I'm learning abstract algebra and there's an exercise which states
Let $R$ be a commutative ring with unit. Call an ideal $M$ to be maximal if the only ideal containing $M$ is $R$ and $M$ itself. Prove for any ideal $I$ of $R$, $R/I$ is a field iff $I$ is maximal.
I've a proof for this, but I'm not sure if it's correct or whether the entire proof doesn't makes sense. Can you check my proof ?
We use the following notation: we denote $I \leq R$ if $I$ is an ideal of $R$ and we denote $I < R$ if $I \leq R$ and there's an element which is in $R$ but not in $I$ (i.e $R$ is "bigger" than $I$ and "contains" it).
Lemma: Let $S$ be a commutative ring with unit. Then $S$ is a field if and only if the only ideals of $S$ are $0$ and $S$ itself.
Proof:
For the first part, i.e ($S$ is a field) $\Rightarrow$ (Only ideals of $S$ are $0$ and $S$ itself), consider an ideal $I$ of $S$ such that $0 < I \leq S$. I will prove that $I = S$. As $0 < I$, pick $a$ such that $a \in I$ and $a \neq 0$. Now for any nonzero element $c \in S$, $c \in I$ too since for any $a \in I$, $a (a^{-1}c) \in I \Rightarrow c \in I$, as desired.
For the other direction, i.e (Only ideals of $S$ are $0$ and $S$ itself) $\Rightarrow$ ($S$ is a field), we prove the contrapositive, i.e if $S$ is not a field, then there's a $M$ such that $0 < M < S$. Since $S$ is not a field, we can find a nonzero noinvertible element $a \in S$. Now it's easy to see that $M = aS$ is an ideal, hence $M \leq S$. To prove it's strict inequality, i.e $M < S$, note that $1 \not \in M$ since $1 \in M \Leftrightarrow \exists b \in R \text{ such that } ba = 1$, but it contradicts the invertibility of $a$.
This completes the proof of this lemma $\blacksquare$.
Now returning to the main problem, let $I$ be an ideal of $R$.
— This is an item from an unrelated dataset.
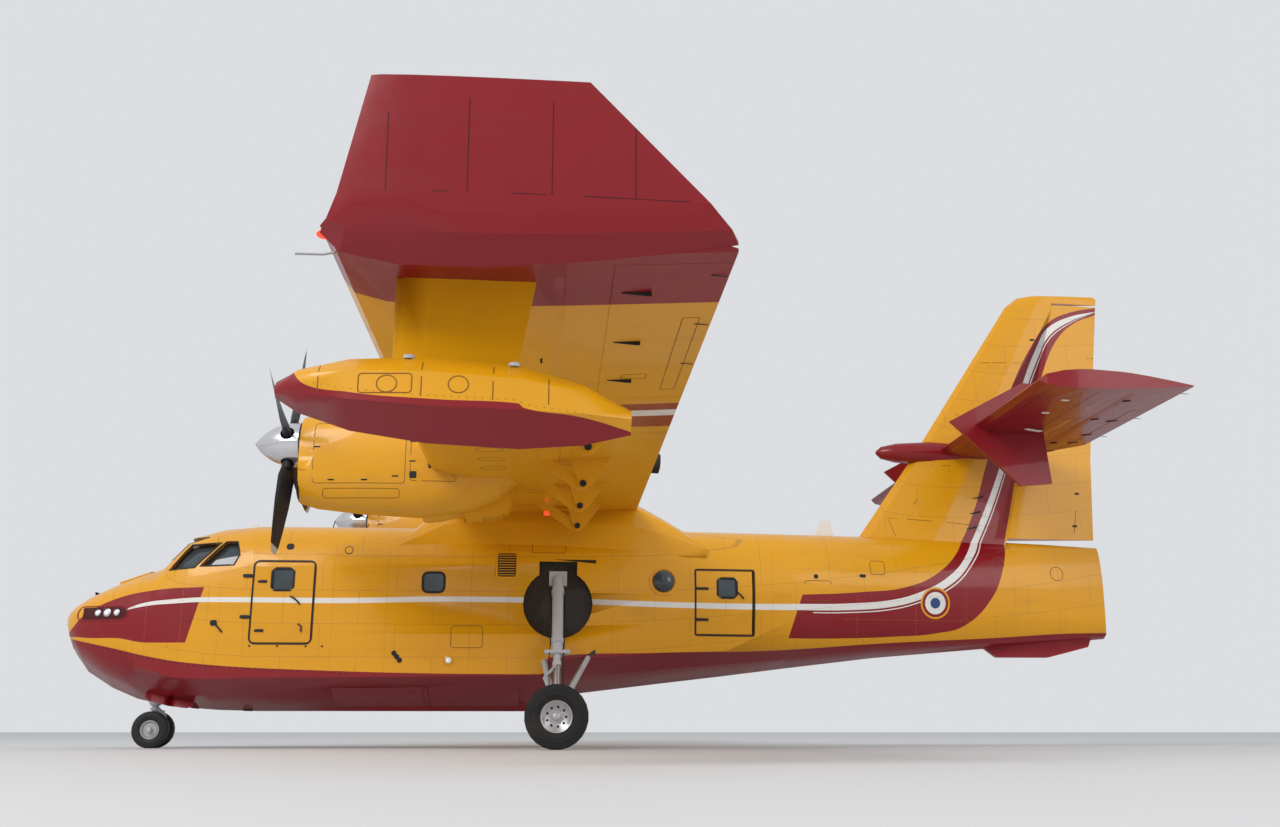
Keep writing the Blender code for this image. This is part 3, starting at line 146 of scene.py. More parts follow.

Suppose $R/I$ be a field. I will show that there doesn't exist $J$ such that $I < J < R$. For the sake of contradiction, assume such $J$ exists. But then some routine calculation reveals $0 < J/I < R/I$, a contradiction to our Lemma.
Suppose $M$ is a maximal ideal of $R$. I will prove that $R/M$ is a field. Actually I prove the contrapositive, i.e if $R/M$ is not a field, then $M$ is not a maximal ideal of $R$.
- By contrapositive to Lemma, we can find $J$ such that $0 < J < R/M$. Since the elements of $J$ are of the form $j + M$ for $j \in R$, define $S = \{j \in R| j+M \in J \}$. It's easy to see that $S < R$ and $M \subset S \subset R$ (strict subset)
- Clearly $M \leq S \leq R$. I now claim that $M < S < R$. Indeed, pick $s \in S - M, b \in R - S$ (they exists since $ M \subset S \subset R$). Now since $s \not \in M$, but $s \in S$, we have $M < R$. Similarly, since $b \not \in S$ but $b \in R$, we get $S < R$. Hence $M$ is not maximal, as desired.
This finishes the proof of this theorem $\blacksquare$.
We want to show, that $\mathcal{m}\subset R$ is a maximal ideal iff $R/\mathcal{m}$ is a field.
Note that $(0)\subseteq R$ is a maximal ideal iff $R$ is a field.
Proof:
$(0)\subseteq R$ is a maximal ideal iff $(0)$ and $R$ are the only ideals in $R$ iff $R$ is a field.
Now for what we initialy wanted to show:
The only ideals $\mathcal{m}\subseteq\mathcal{A}\subseteq R$ are $\mathcal{m}$ and $R$ iff the only ideals $(0)\subseteq\overline{\mathcal{A}}\subseteq R/\mathcal{m}$ are $(0)$ and $R/\mathcal{m}$.